Question of authority
Obasanjo is not new to negotiations with Boko Haram. Following a high-profile Boko Haram attack on the UN headquarters in Abuja in September 2011, he flew to the group’s Maiduguri base to meet with relatives of killed Boko Haram leader Mohammed Yusuf.
Those talks did not help stem the attacks, and Obasanjo’s capacity as a private citizen has further raised the question of his authority to negotiate on behalf of the government.
Obasanjo’s strategy has been said to be a prisoner swap deal, but Jonathan, alive to the political repercussions, has in public ruled out such an event.
In a silver lining for the Nigerian administration, the country’s neighbours have now been roused from their stupor regarding the cross-border operations of the militants.

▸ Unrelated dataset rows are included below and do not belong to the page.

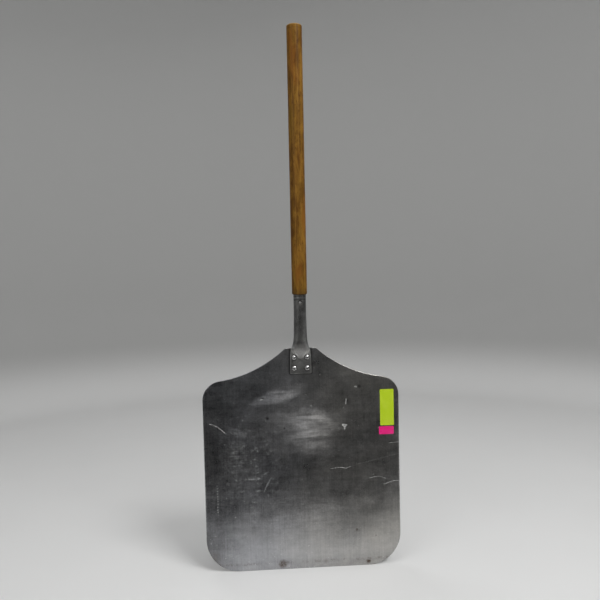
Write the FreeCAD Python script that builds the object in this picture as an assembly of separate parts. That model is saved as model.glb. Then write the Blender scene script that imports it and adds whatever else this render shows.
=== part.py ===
"""Aluminium pizza peel with a wooden handle, in millimetres.

The peel stands on its leading edge, which lies on the plane z = 0. +Z runs up the blade to the handle,
+X is to the right of someone who faces the working side, and the working side of the blade faces -Y.
The origin is below the middle of the whole peel, at floor height.
"""

import FreeCAD, Part
import math
import os

V = FreeCAD.Vector

# Whole peel
OVERALL_LENGTH = 965.2
HANDLE_TILT_DEG = 1.5

# Blade
BLADE_WIDTH = 355.6
BLADE_LENGTH = 406.4
BLADE_THICKNESS = 1.6
PEAK_HALF_WIDTH = 28.0
SHOULDER_RADIUS = 222.0
TOP_CORNER_RADIUS = 35.0
BOTTOM_CORNER_RADIUS = 60.0
BEVEL_WIDTH = 11.0
BEVEL_DEPTH = 0.7

# Socket: an aluminium tube whose lower end is crushed flat and riveted to the blade
TUBE_DIAMETER = 22.2
TUBE_WALL = 1.5
LUG_THICKNESS = 2 * TUBE_WALL
LUG_BOTTOM_Z = 360.4
LUG_BOTTOM_HALF_WIDTH = 19.2
LUG_SIDE_TOP_Z = 394.0
LUG_SIDE_TOP_HALF_WIDTH = 18.5
LUG_NECK_Z = 418.0
LUG_NECK_HALF_WIDTH = 12.0
LUG_CORNER_RADIUS = 1.5
FLARE_START_PULL = (0.4, 13.0)
FLARE_END_PULL = (1.6, 8.0)
BEND_Z = 412.0
ROUND_Z = 470.0
MOUTH_Z = 504.0
THROAT_Z = 440.0
THROAT_FOOT = (18.0, 415.0)
THROAT_FOOT_RADIUS = 3.5
GROOVE_WIDTH = 1.6
GROOVE_DEPTH = 0.35
GROOVE_DROPS = (3.6, 10.0)

# Wooden handle
DOWEL_DIAMETER = 27.0
DOWEL_END_RADIUS = 2.0
SHOULDER_CHAMFER = 0.8
TENON_CLEARANCE = 0.05
TENON_LENGTH = 47.0

# Retaining pin, driven through the front of the socket into the tenon
PIN_DROP = 14.6
PIN_HEAD_RADIUS = 2.8
PIN_HEAD_THICKNESS = 1.0
PIN_SHANK_RADIUS = 1.3
PIN_LENGTH = 13.0
PIN_HOLE_CLEARANCE = 0.05
DIMPLE_RADIUS = 3.8
DIMPLE_DEPTH = 0.9

# Rivets
RIVET_SPACING_X = 23.4
RIVET_SPACING_Z = 19.4
RIVET_LOWER_Z = 370.3
RIVET_SHANK_RADIUS = 2.4
RIVET_HEAD_RADIUS = 4.4
RIVET_HEAD_RIM = 0.5
RIVET_HEAD_DOME = 2.0
RIVET_TAIL_RADIUS = 3.8
RIVET_TAIL_DEPTH = 0.9

# Paper lot labels: left edge, lower edge, width and height of each
LABEL_THICKNESS = 0.15
LABEL_CORNER_RADIUS = 1.5
GREEN_LABEL = (143.2, 259.6, 25.4, 66.7)
PINK_LABEL = (140.6, 243.1, 27.4, 14.8)

# How far a cut passes the surface it opens, and how close two places are that count as one
CUT_PAST = 1.0
SAME_PLACE = 0.01

# Worked out from the above
TILT = math.radians(HANDLE_TILT_DEG)
TUBE_RADIUS = TUBE_DIAMETER / 2
BORE_RADIUS = TUBE_RADIUS - TUBE_WALL
DOWEL_RADIUS = DOWEL_DIAMETER / 2
MOUTH_S = (MOUTH_Z - BEND_Z) / math.cos(TILT)
END_S = (OVERALL_LENGTH - BEND_Z) / math.cos(TILT)
HANDLE_LEAN = (END_S - DOWEL_END_RADIUS) * math.sin(TILT)
DEPTH_AHEAD_OF_BLADE = TUBE_RADIUS + HANDLE_LEAN + DOWEL_RADIUS * math.cos(TILT)
BACK_Y = (DEPTH_AHEAD_OF_BLADE + BLADE_THICKNESS) / 2
FRONT_Y = BACK_Y - BLADE_THICKNESS
LUG_FRONT_Y = FRONT_Y - LUG_THICKNESS
AXIS = V(0, -math.sin(TILT), math.cos(TILT))
OUTWARD = V(0, -math.cos(TILT), -math.sin(TILT))
BEND_POINT = V(0, FRONT_Y - TUBE_RADIUS, BEND_Z)

# How the tube opens out of the flat lug: height, width and depth of its outside, how square it is
# (2 is an ellipse), and how far its back stays in front of the lug's back
OPENING = (
    (385.0, 1.2, 1.0, 2.0, 1.5),
    (395.0, 17.0, 5.9, 2.0, 1.0),
    (405.0, 29.0, 11.2, 2.2, 0.5),
    (412.0, 28.7, 14.2, 2.4, 0.3),
    (419.0, 25.8, 16.8, 2.2, 0.3),
    (427.0, 24.4, 19.0, 2.1, 0.3),
    (450.0, 22.8, 21.8, 2.0, 0.15),
)
ROUND_SECTIONS = 5
SECTION_POINTS = 24


def on_axis(s):
    """The point on the handle's axis at distance s above the bend."""
    return BEND_POINT + AXIS * s


def turned(radius, length, s, direction=AXIS):
    """A round bar that starts at s on the handle's axis."""
    return Part.makeCylinder(radius, length, on_axis(s), direction)


def mid_arc(start, end, centre, radius):
    """An arc about centre that passes the middle of the short way from start to end."""
    middle = (start + end) * 0.5 - centre
    return Part.Arc(start, centre + middle.normalize() * radius, end).toShape()


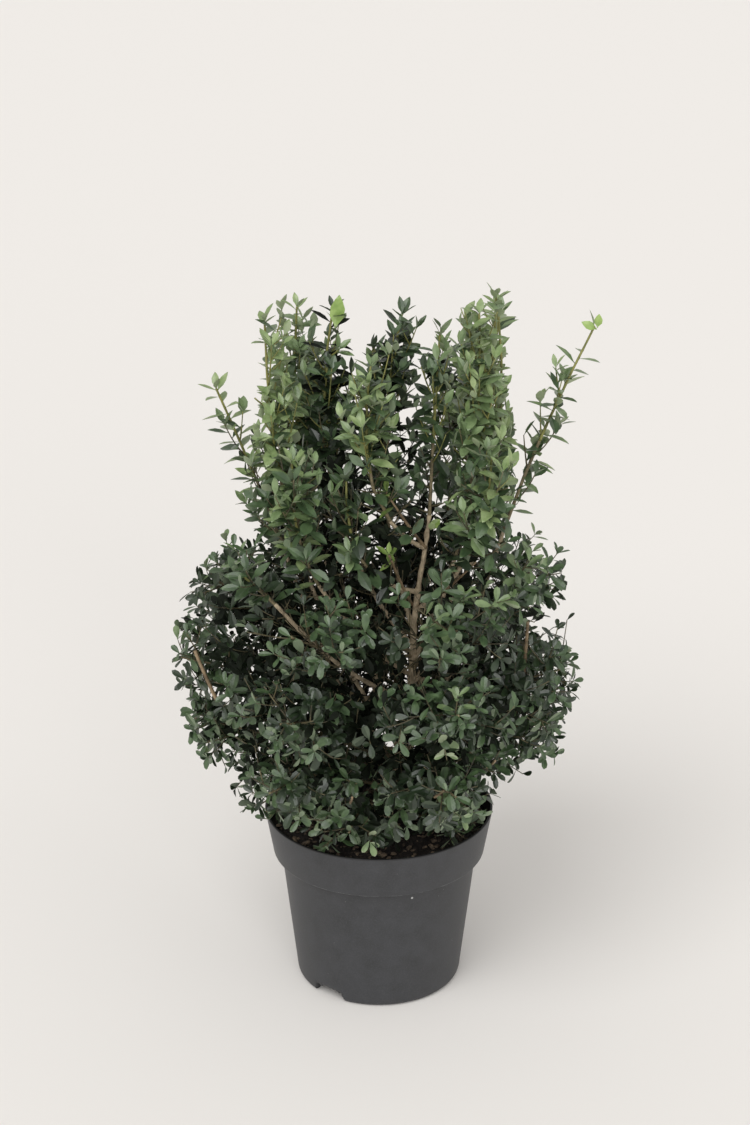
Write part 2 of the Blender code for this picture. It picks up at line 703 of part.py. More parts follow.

Cameroon has now deployed troops to its far north, where Boko Haram militants have in recent years staged cross-border attacks. The movement of troops follows a recent high-level meeting of President Paul Biya with Chad counterpart Idriss Deby in the Cameroonian capital Yaoundé.
The two leaders vowed to take Boko Haram head on. Their meeting came just two weeks after France President Francois Hollande called a summit on Boko Haram that further fuelled the feeling that Jonathan was running out of options.
The Nigerian president had been scheduled to travel to Chibok but opted to go straight to Paris, underscoring the fragile security situation on the north-east, and further damping down public confidence about their security.
The Paris meeting was said by analysts to be a “game changer” as a raft of West and Central African leaders pledged to help put down the regional threat posed by Boko Haram.
In a further sign of the growing influence of Paris, and the challenges facing Jonathan, Nigerian commentators noted that the Nigerian leader had for long been pushing Hollande to talk to Nigeria’s Francophone neighbours Cameroon, Chad and Niger over Boko Haram.
For Jonathan however, a breakthrough in the Chibok case cannot come quickly enough, as he goes into a tough campaign ahead of elections next year.